* Start TASK INPUT *

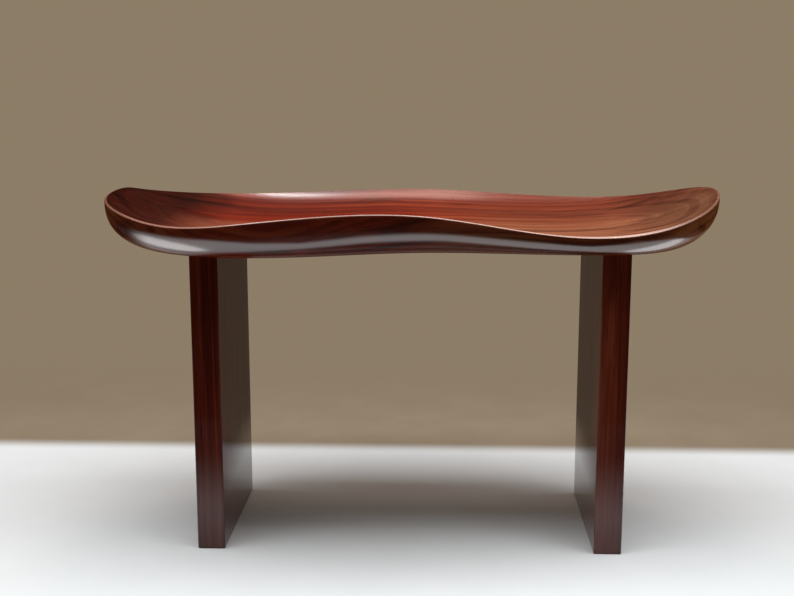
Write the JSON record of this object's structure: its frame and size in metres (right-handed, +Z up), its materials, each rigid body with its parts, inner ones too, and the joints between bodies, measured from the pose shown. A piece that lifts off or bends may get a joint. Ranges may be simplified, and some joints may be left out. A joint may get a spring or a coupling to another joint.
{
  "type": "dished-seat wooden stool",
  "caption": "Low wooden stool with a long hollowed, wave-rimmed seat carried on upright slab legs.",
  "frame": {"origin": "on the floor under the middle of the seat", "axes": "+X along the seat to the viewer's right, +Y from the front edge to the back, +Z up"},
  "size_m": [0.8019, 0.3741, 0.4671],
  "materials": {
    "seat_wood": "gloss lacquer",
    "leg_wood": "satin lacquer",
    "tenon_wood": "bare"
  },
  "bodies": {
    "root": {"seat": "seat_wood", "left_leg": "leg_wood", "right_leg": "leg_wood", "left_tenon_front": "tenon_wood", "left_tenon_middle": "tenon_wood", "left_tenon_back": "tenon_wood", "right_tenon_front": "tenon_wood", "right_tenon_middle": "tenon_wood", "right_tenon_back": "tenon_wood"}
  },
  "joints": []
}
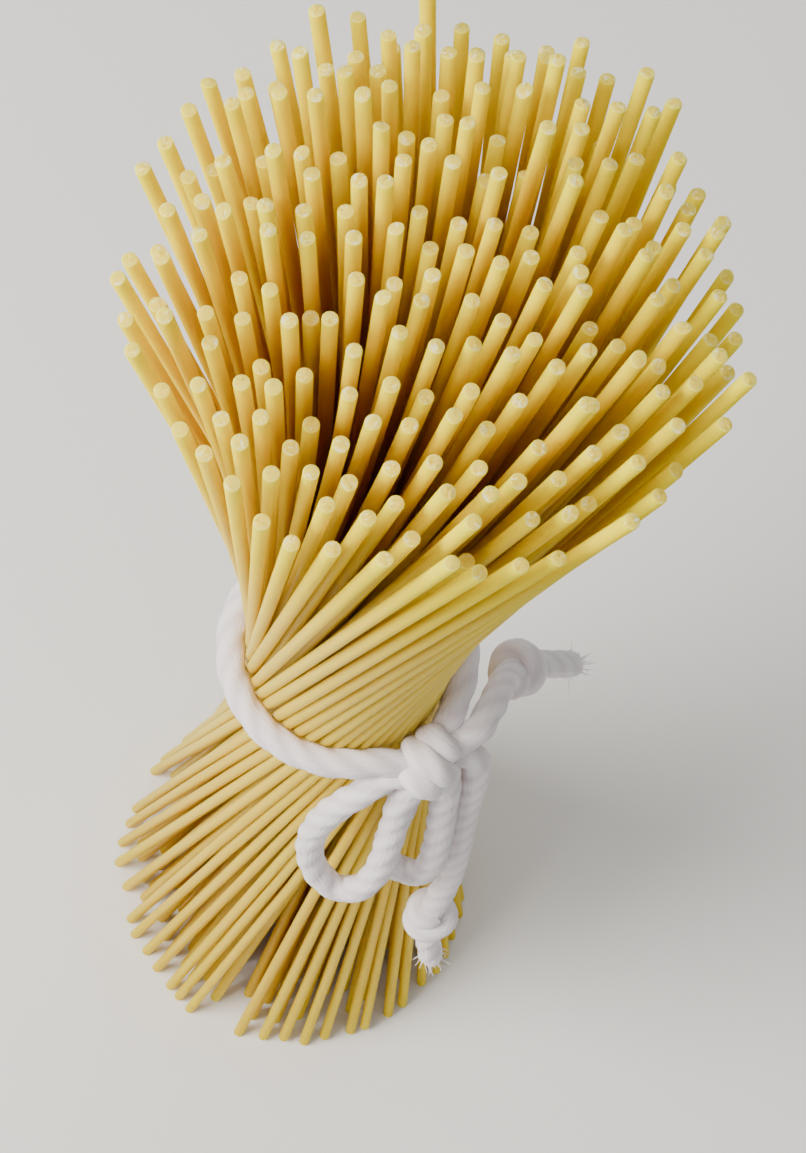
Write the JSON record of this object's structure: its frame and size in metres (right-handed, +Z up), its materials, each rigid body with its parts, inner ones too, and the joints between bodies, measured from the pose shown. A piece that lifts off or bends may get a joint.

* End TASK INPUT *

:: WORK REQUIRED ::
Copy down the whole of the data above, matching it exactly.

:: THE ANSWER ::
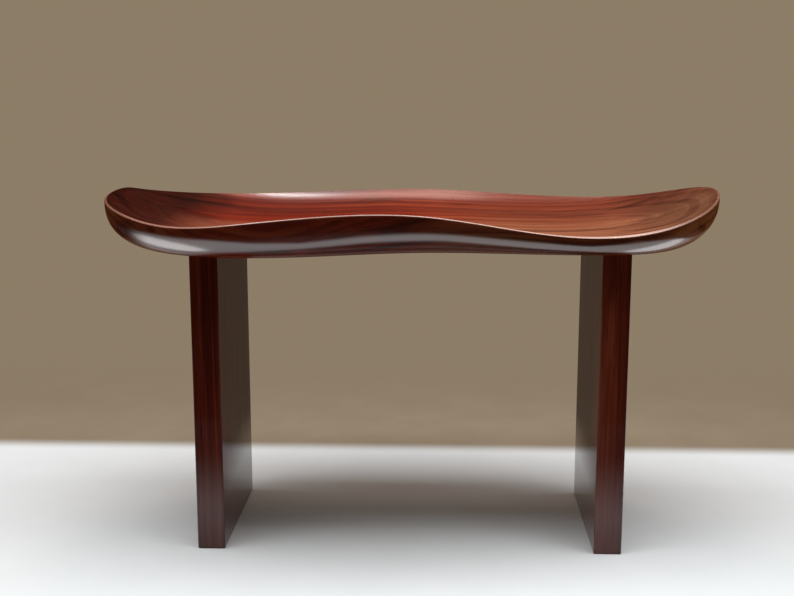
Write the JSON record of this object's structure: its frame and size in metres (right-handed, +Z up), its materials, each rigid body with its parts, inner ones too, and the joints between bodies, measured from the pose shown. A piece that lifts off or bends may get a joint. Ranges may be simplified, and some joints may be left out. A joint may get a spring or a coupling to another joint.
{
  "type": "dished-seat wooden stool",
  "caption": "Low wooden stool with a long hollowed, wave-rimmed seat carried on upright slab legs.",
  "frame": {"origin": "on the floor under the middle of the seat", "axes": "+X along the seat to the viewer's right, +Y from the front edge to the back, +Z up"},
  "size_m": [0.8019, 0.3741, 0.4671],
  "materials": {
    "seat_wood": "gloss lacquer",
    "leg_wood": "satin lacquer",
    "tenon_wood": "bare"
  },
  "bodies": {
    "root": {"seat": "seat_wood", "left_leg": "leg_wood", "right_leg": "leg_wood", "left_tenon_front": "tenon_wood", "left_tenon_middle": "tenon_wood", "left_tenon_back": "tenon_wood", "right_tenon_front": "tenon_wood", "right_tenon_middle": "tenon_wood", "right_tenon_back": "tenon_wood"}
  },
  "joints": []
}
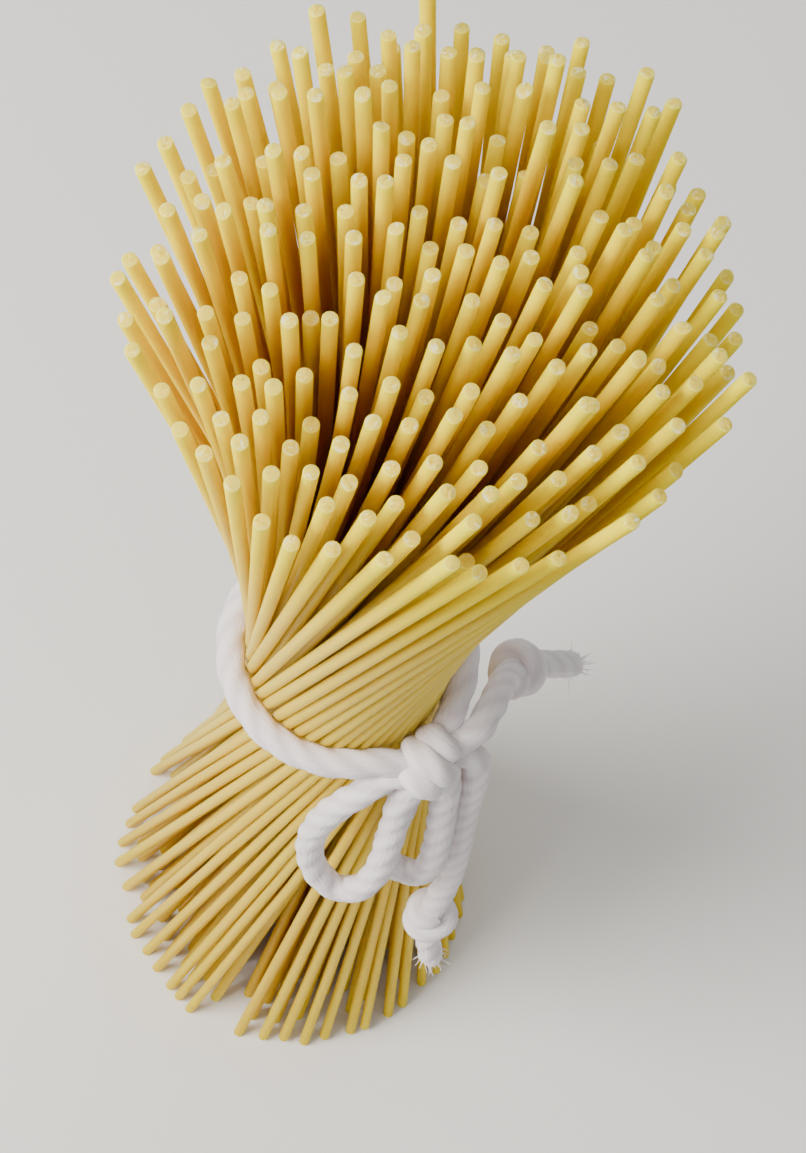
Write the JSON record of this object's structure: its frame and size in metres (right-handed, +Z up), its materials, each rigid body with its parts, inner ones too, and the joints between bodies, measured from the pose shown. A piece that lifts off or bends may get a joint.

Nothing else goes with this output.